A 20% decline for an entire quarter represents 5% fewer students five years from now.

Obviously if the decline lasts an entire year the district will have 20% fewer students entering kindergarten and the effect will be felt for twelve years.

We deserve better

Brutus


Maximizing effectiveness

August 30, 2018

From an EPISD report:

In addition to the 2016 bond funds described above, EPISD has transferred available 2007 Bond Funds for Andress High School ($10.2M) and Irvin High School ($25.6M) into Jacobs’ management scope of work in order to maximize the effectiveness of those dollars in a cohesive plan for each of those campuses.

Most of us realize that we are in the year 2018.  The bond money being transferred was approved by the voters in 2007.

Eleven years later they are thinking of doing something with it.

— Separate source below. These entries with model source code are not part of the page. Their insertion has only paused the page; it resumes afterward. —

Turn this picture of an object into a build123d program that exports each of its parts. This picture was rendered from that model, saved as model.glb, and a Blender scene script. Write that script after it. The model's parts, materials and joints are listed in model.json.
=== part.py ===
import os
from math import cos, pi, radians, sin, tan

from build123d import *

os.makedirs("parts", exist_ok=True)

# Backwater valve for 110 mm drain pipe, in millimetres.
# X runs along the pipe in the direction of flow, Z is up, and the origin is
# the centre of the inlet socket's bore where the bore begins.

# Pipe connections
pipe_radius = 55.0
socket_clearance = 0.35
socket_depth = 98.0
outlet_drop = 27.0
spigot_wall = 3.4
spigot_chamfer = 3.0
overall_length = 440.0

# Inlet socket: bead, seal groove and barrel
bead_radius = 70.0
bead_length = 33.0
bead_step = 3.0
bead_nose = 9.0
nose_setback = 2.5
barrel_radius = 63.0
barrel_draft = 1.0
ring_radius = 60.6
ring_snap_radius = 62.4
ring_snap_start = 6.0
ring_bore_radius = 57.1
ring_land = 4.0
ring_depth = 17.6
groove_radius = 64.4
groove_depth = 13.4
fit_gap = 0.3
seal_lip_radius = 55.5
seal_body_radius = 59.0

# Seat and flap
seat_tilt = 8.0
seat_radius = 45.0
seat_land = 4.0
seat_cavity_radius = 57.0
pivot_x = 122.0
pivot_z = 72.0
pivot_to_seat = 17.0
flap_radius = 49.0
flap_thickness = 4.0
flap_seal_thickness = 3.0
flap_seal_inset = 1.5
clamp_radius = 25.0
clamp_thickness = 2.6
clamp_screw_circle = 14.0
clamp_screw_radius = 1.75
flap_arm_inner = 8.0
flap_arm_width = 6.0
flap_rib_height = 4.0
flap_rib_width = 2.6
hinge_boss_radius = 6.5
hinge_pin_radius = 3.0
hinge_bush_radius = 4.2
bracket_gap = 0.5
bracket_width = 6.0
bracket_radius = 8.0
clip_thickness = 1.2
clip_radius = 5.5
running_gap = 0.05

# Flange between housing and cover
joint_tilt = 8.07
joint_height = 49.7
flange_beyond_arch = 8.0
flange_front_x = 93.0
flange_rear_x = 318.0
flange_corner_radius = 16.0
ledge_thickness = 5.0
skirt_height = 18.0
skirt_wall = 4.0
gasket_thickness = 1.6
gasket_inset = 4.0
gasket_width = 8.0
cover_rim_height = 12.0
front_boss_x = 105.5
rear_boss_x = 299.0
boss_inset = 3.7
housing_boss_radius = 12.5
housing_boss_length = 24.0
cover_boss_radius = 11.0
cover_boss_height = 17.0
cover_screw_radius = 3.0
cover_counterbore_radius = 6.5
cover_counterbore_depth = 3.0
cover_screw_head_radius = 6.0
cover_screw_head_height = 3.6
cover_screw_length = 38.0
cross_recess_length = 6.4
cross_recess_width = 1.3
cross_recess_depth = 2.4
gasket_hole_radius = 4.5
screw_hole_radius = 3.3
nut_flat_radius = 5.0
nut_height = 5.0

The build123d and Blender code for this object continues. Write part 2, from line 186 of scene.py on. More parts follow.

Many of us think that maximizing effectiveness of the 2007 money would have meant using it sooner or not asking for it in the first place.

We deserve better

Brutus


Another penny swap election

August 24, 2018

The El Paso independent school district is planning to put a tax question to the voters.  The board wants to move ten cents from the rate we are charged for interest on bonds over to the day-to-day maintenance and operations portion of the budget.

In theory the taxpayers will pay no more if the voters approve the action.  The district tells us however that approving the change will bring an additional $7 million in from the state.

The school board has said that they will give each teacher a $750 one-time bonus if the issue is approved.

According to a recent article in the Times the management of the teachers union does not support the idea.  From the Times:

Teachers don’t trust that the board will actually pay out the bonus, said Ross Moore, president of the El Paso chapter of the American Federation of Teachers.

“There have been promises time after time and it’s been a bait and switch,” Moore said, adding that some teachers feel the bonus is an attempt to “bribe” them.

“If you vote ‘yes,’ you get money,” Moore said at the meeting.

So we have to decide if we trust the district.